### Written problem
Word for word, restate every line of the listing that follows.

▼

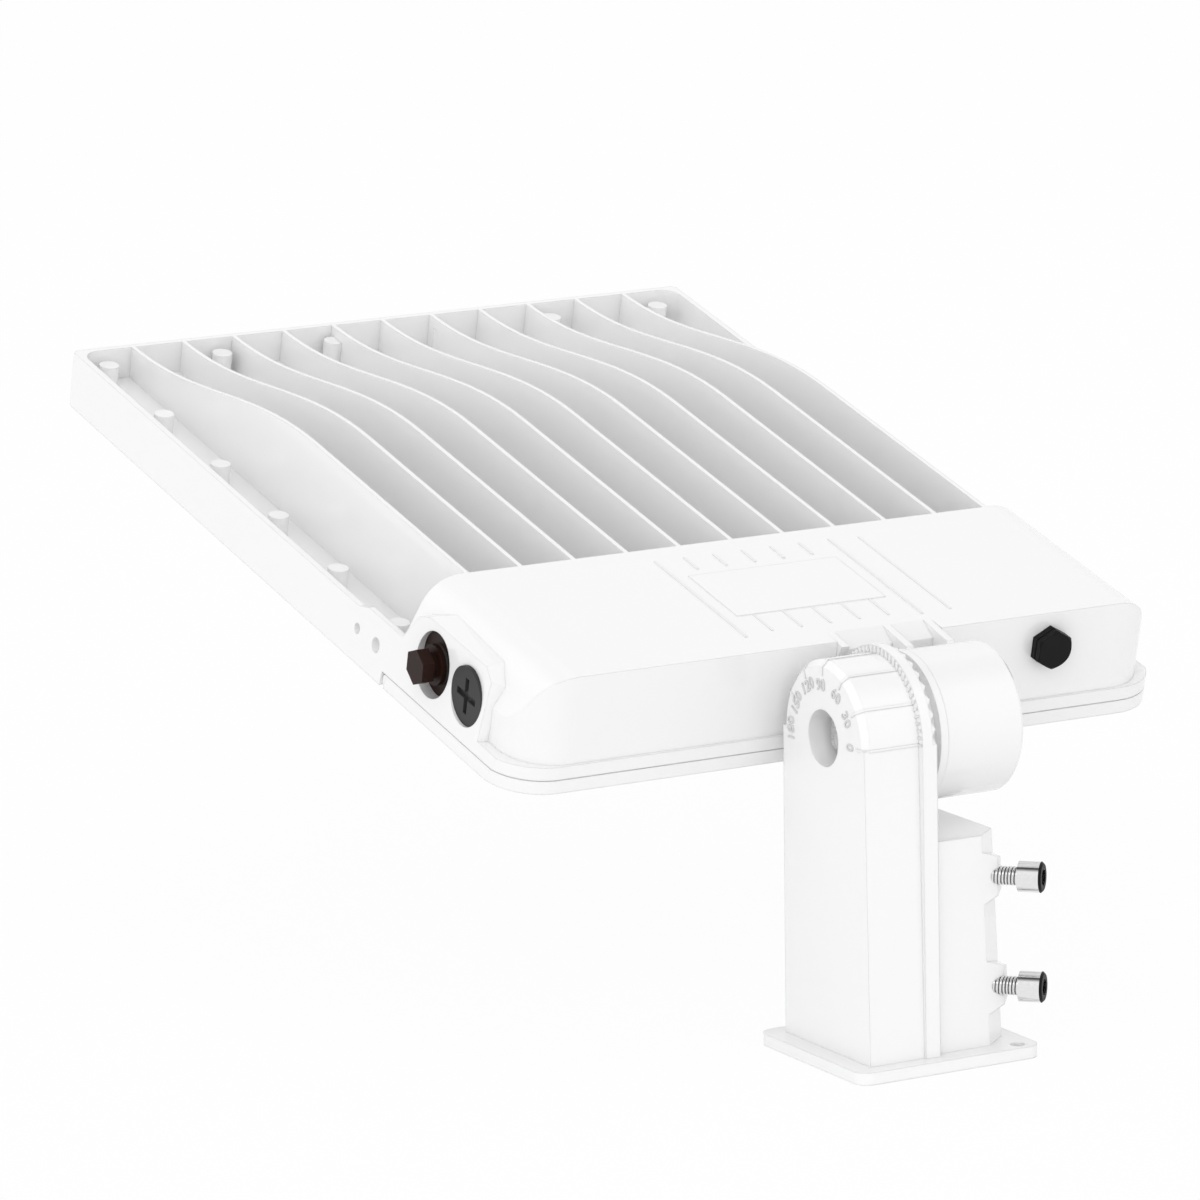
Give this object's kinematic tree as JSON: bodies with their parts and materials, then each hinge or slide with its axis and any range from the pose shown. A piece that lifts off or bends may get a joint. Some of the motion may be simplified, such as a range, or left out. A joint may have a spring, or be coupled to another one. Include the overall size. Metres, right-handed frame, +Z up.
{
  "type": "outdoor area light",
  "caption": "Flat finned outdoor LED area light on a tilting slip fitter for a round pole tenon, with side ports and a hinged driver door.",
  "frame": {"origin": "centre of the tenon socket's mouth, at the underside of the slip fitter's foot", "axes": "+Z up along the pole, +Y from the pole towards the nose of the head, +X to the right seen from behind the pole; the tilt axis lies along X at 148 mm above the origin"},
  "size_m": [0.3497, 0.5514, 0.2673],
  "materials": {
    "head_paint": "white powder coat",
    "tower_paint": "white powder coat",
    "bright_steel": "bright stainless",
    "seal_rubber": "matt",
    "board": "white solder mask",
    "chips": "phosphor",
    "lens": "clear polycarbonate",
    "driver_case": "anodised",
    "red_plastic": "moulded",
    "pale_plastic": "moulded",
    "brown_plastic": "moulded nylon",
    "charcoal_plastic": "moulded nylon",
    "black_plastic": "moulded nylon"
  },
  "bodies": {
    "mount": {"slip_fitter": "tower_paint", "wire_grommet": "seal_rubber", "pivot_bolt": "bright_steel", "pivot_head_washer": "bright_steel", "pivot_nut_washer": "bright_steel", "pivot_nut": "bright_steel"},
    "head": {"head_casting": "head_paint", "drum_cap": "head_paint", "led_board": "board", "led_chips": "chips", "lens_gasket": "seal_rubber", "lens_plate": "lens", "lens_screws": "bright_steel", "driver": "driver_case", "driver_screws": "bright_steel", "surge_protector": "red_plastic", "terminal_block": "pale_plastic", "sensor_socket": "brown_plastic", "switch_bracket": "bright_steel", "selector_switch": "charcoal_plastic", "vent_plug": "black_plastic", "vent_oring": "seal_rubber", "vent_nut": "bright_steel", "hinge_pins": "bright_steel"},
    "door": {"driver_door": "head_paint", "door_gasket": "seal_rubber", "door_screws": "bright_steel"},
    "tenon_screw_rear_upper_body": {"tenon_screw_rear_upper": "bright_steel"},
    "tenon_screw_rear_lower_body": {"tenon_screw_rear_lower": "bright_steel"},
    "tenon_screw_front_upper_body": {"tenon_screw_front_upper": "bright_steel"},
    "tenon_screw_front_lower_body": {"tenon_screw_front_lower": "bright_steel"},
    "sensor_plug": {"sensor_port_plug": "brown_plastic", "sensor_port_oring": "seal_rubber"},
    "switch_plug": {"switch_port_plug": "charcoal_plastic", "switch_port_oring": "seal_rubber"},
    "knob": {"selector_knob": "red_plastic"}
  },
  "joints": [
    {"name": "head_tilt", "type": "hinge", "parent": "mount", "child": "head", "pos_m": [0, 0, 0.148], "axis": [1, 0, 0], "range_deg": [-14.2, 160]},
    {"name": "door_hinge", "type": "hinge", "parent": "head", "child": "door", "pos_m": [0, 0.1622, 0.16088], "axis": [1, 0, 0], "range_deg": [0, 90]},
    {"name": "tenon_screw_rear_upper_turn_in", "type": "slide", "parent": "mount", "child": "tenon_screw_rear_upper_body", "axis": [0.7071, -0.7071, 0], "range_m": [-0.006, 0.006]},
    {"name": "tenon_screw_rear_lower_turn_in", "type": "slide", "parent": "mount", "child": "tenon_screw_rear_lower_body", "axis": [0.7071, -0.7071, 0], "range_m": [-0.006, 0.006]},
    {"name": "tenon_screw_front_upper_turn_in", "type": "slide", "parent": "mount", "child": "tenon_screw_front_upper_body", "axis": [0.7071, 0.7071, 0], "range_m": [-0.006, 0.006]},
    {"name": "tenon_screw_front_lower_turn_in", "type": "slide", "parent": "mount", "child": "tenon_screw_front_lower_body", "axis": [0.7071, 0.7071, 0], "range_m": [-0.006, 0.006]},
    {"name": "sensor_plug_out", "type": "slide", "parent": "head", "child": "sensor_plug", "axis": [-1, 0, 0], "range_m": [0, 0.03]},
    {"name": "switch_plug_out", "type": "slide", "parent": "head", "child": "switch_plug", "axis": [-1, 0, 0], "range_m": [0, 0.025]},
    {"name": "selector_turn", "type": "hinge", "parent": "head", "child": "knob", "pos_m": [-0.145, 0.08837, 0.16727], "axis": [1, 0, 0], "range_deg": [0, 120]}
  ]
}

▲

### Solution to the exercise
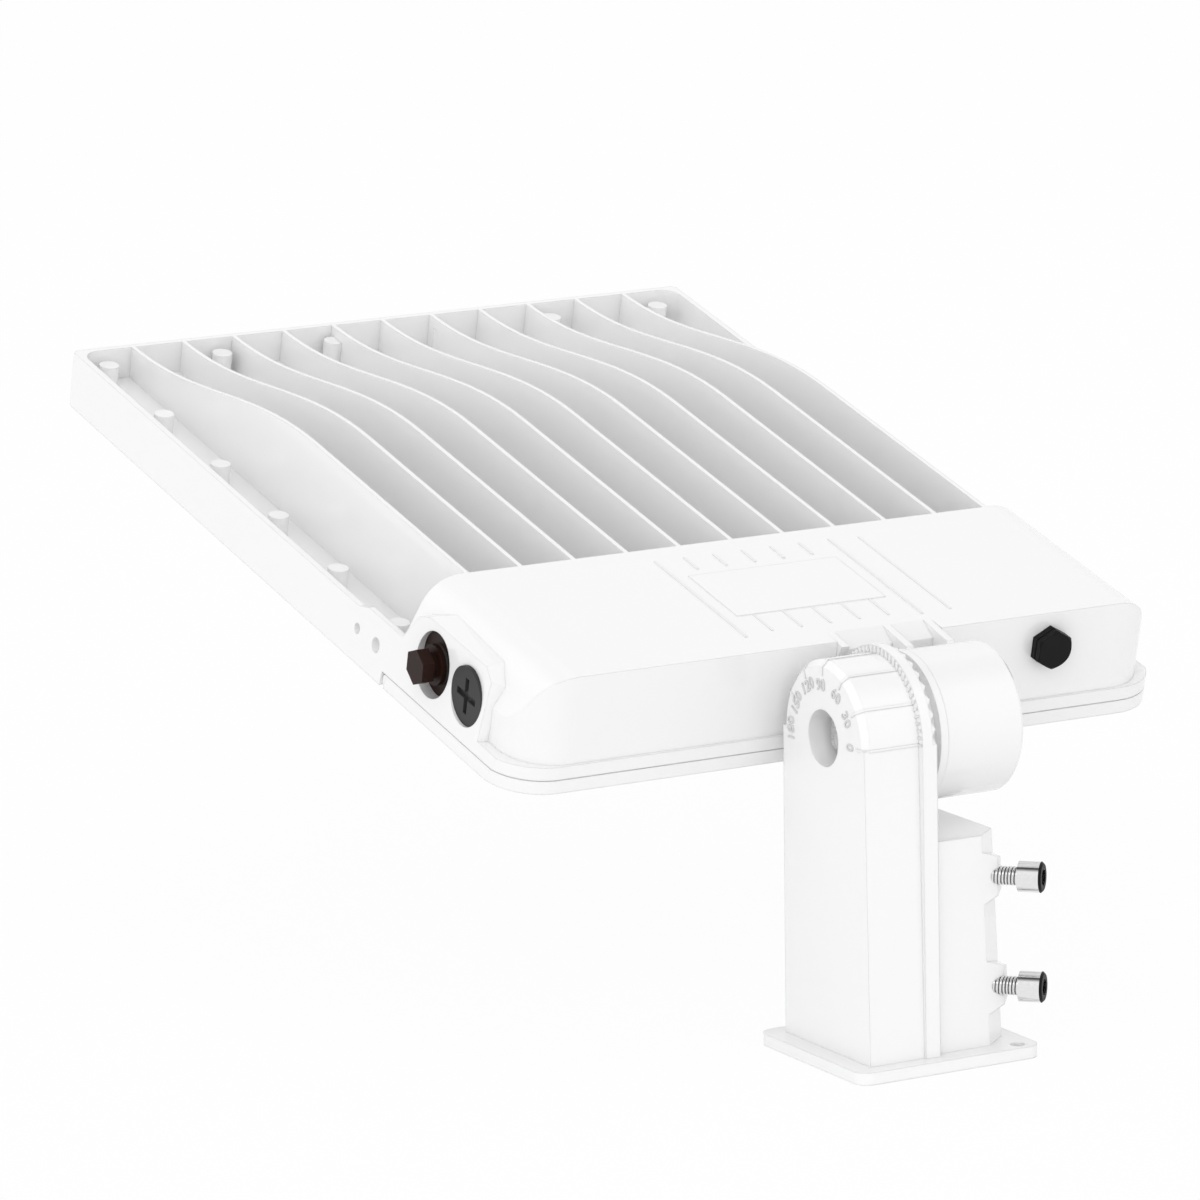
Give this object's kinematic tree as JSON: bodies with their parts and materials, then each hinge or slide with its axis and any range from the pose shown. A piece that lifts off or bends may get a joint. Some of the motion may be simplified, such as a range, or left out. A joint may have a spring, or be coupled to another one. Include the overall size. Metres, right-handed frame, +Z up.
{
  "type": "outdoor area light",
  "caption": "Flat finned outdoor LED area light on a tilting slip fitter for a round pole tenon, with side ports and a hinged driver door.",
  "frame": {"origin": "centre of the tenon socket's mouth, at the underside of the slip fitter's foot", "axes": "+Z up along the pole, +Y from the pole towards the nose of the head, +X to the right seen from behind the pole; the tilt axis lies along X at 148 mm above the origin"},
  "size_m": [0.3497, 0.5514, 0.2673],
  "materials": {
    "head_paint": "white powder coat",
    "tower_paint": "white powder coat",
    "bright_steel": "bright stainless",
    "seal_rubber": "matt",
    "board": "white solder mask",
    "chips": "phosphor",
    "lens": "clear polycarbonate",
    "driver_case": "anodised",
    "red_plastic": "moulded",
    "pale_plastic": "moulded",
    "brown_plastic": "moulded nylon",
    "charcoal_plastic": "moulded nylon",
    "black_plastic": "moulded nylon"
  },
  "bodies": {
    "mount": {"slip_fitter": "tower_paint", "wire_grommet": "seal_rubber", "pivot_bolt": "bright_steel", "pivot_head_washer": "bright_steel", "pivot_nut_washer": "bright_steel", "pivot_nut": "bright_steel"},
    "head": {"head_casting": "head_paint", "drum_cap": "head_paint", "led_board": "board", "led_chips": "chips", "lens_gasket": "seal_rubber", "lens_plate": "lens", "lens_screws": "bright_steel", "driver": "driver_case", "driver_screws": "bright_steel", "surge_protector": "red_plastic", "terminal_block": "pale_plastic", "sensor_socket": "brown_plastic", "switch_bracket": "bright_steel", "selector_switch": "charcoal_plastic", "vent_plug": "black_plastic", "vent_oring": "seal_rubber", "vent_nut": "bright_steel", "hinge_pins": "bright_steel"},
    "door": {"driver_door": "head_paint", "door_gasket": "seal_rubber", "door_screws": "bright_steel"},
    "tenon_screw_rear_upper_body": {"tenon_screw_rear_upper": "bright_steel"},
    "tenon_screw_rear_lower_body": {"tenon_screw_rear_lower": "bright_steel"},
    "tenon_screw_front_upper_body": {"tenon_screw_front_upper": "bright_steel"},
    "tenon_screw_front_lower_body": {"tenon_screw_front_lower": "bright_steel"},
    "sensor_plug": {"sensor_port_plug": "brown_plastic", "sensor_port_oring": "seal_rubber"},
    "switch_plug": {"switch_port_plug": "charcoal_plastic", "switch_port_oring": "seal_rubber"},
    "knob": {"selector_knob": "red_plastic"}
  },
  "joints": [
    {"name": "head_tilt", "type": "hinge", "parent": "mount", "child": "head", "pos_m": [0, 0, 0.148], "axis": [1, 0, 0], "range_deg": [-14.2, 160]},
    {"name": "door_hinge", "type": "hinge", "parent": "head", "child": "door", "pos_m": [0, 0.1622, 0.16088], "axis": [1, 0, 0], "range_deg": [0, 90]},
    {"name": "tenon_screw_rear_upper_turn_in", "type": "slide", "parent": "mount", "child": "tenon_screw_rear_upper_body", "axis": [0.7071, -0.7071, 0], "range_m": [-0.006, 0.006]},
    {"name": "tenon_screw_rear_lower_turn_in", "type": "slide", "parent": "mount", "child": "tenon_screw_rear_lower_body", "axis": [0.7071, -0.7071, 0], "range_m": [-0.006, 0.006]},
    {"name": "tenon_screw_front_upper_turn_in", "type": "slide", "parent": "mount", "child": "tenon_screw_front_upper_body", "axis": [0.7071, 0.7071, 0], "range_m": [-0.006, 0.006]},
    {"name": "tenon_screw_front_lower_turn_in", "type": "slide", "parent": "mount", "child": "tenon_screw_front_lower_body", "axis": [0.7071, 0.7071, 0], "range_m": [-0.006, 0.006]},
    {"name": "sensor_plug_out", "type": "slide", "parent": "head", "child": "sensor_plug", "axis": [-1, 0, 0], "range_m": [0, 0.03]},
    {"name": "switch_plug_out", "type": "slide", "parent": "head", "child": "switch_plug", "axis": [-1, 0, 0], "range_m": [0, 0.025]},
    {"name": "selector_turn", "type": "hinge", "parent": "head", "child": "knob", "pos_m": [-0.145, 0.08837, 0.16727], "axis": [1, 0, 0], "range_deg": [0, 120]}
  ]
}